For our human relationships to have a grounding and a better foundation, our relationships must be rooted in God not to our personal preferences and selfish intentions. This means that becoming a disciple of Jesus leads towards a healthy and holy human relationships. This is what Jesus meant as he said, “If anyone comes to me without hating his father and mother, wife and children, brothers and sisters, he cannot be my disciple.”

Though hating one’s family member seems to be so harsh for us today, but Jesus did not mean the English word “hatred.” This is a Jewish idiom that meant for “preferences.” Thus, Jesus meant that when we give more preference or priority to others than God, then, we cannot be his disciple. Our human relationships too will lose a good foundation.

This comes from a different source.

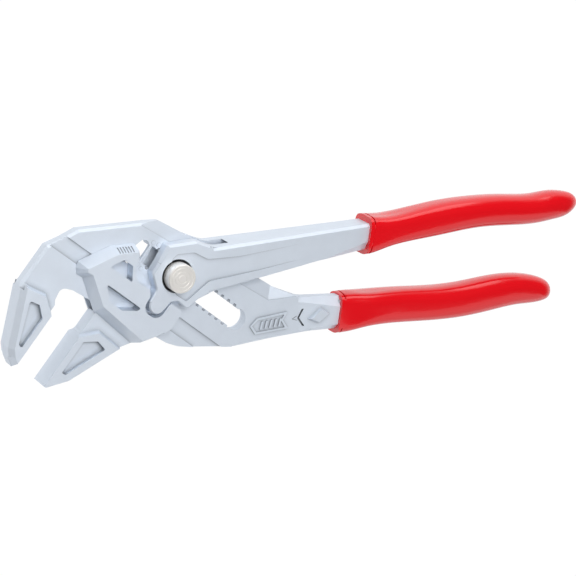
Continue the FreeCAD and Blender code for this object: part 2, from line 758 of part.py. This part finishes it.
nose_panel = [
    slide(-15.1, -53.6) + (0.4,),
    slide(-13.4, -53.6) + (0.4,),
    slide(-5.6, -37.6) + (0.6,),
    slide(-10.3, -36.6) + (0.6,),
    slide(-15.1, -39.8) + (0.6,),
]
nose = prism(nose_outline, 0, NECK).fuse(nose_pad)
nose = nose.cut(prism(nose_panel, MOVING_PAD - PANEL_DEPTH, MOVING_PAD + 1))
jaw_front = fuse_all([jaw_plate, prism(rail, RAIL_FACE, INNER + 0.2), nose])
jaw_front = cut_all(jaw_front, [prism(upper_window, 0, 12), prism(lower_window, 0, 12)])
sliding_jaw = both_sides(jaw_front)

# ---------------------------------------------------------------- joint pieces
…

Hence, Jesus also said, “everyone of you who does not renounce all his possessions cannot be my disciple.” The possessions, which could be our wealth and material things, self-image and fame, position and influence, achievement and status in the community, may possess us to the point that they become our priority rather than God and loving others through service.

God asks us today to make Him as our priority over our other priorities. What is more beautiful here is God’s invitation for us to make our relationship with Him as the “life and soul” of our human relationships. It is from our relationship with God that, hopefully, we will become responsible and generous persons especially as we relate with others as a parent, sibling, a child, a friend or as a professional or whatever work, profession and status we have now.

This is what Paul also expressed in his letter to the Philippians. A community that lives in the presence of God and rejoices in God’s presence “will shine like lights in the world.” Therefore, giving priority to God and making God the very center of our human relationships will transform us like lights in the world.

Consequently, we will also witness how a couple whose relationship is grounded in God becomes loving and inspiring to others. A family whose relationship prioritizes God becomes a source of comfort, security and joy, becoming a true home. A friendship where the Lord plays the most important part among friends becomes welcoming and discerning.

This is how the Lord moves us as we make God the very priority of all our human relationships. We may all work on this so that we will also become less and less self-centered and selfish and become more self-giving and life-giving. Hinaut pa.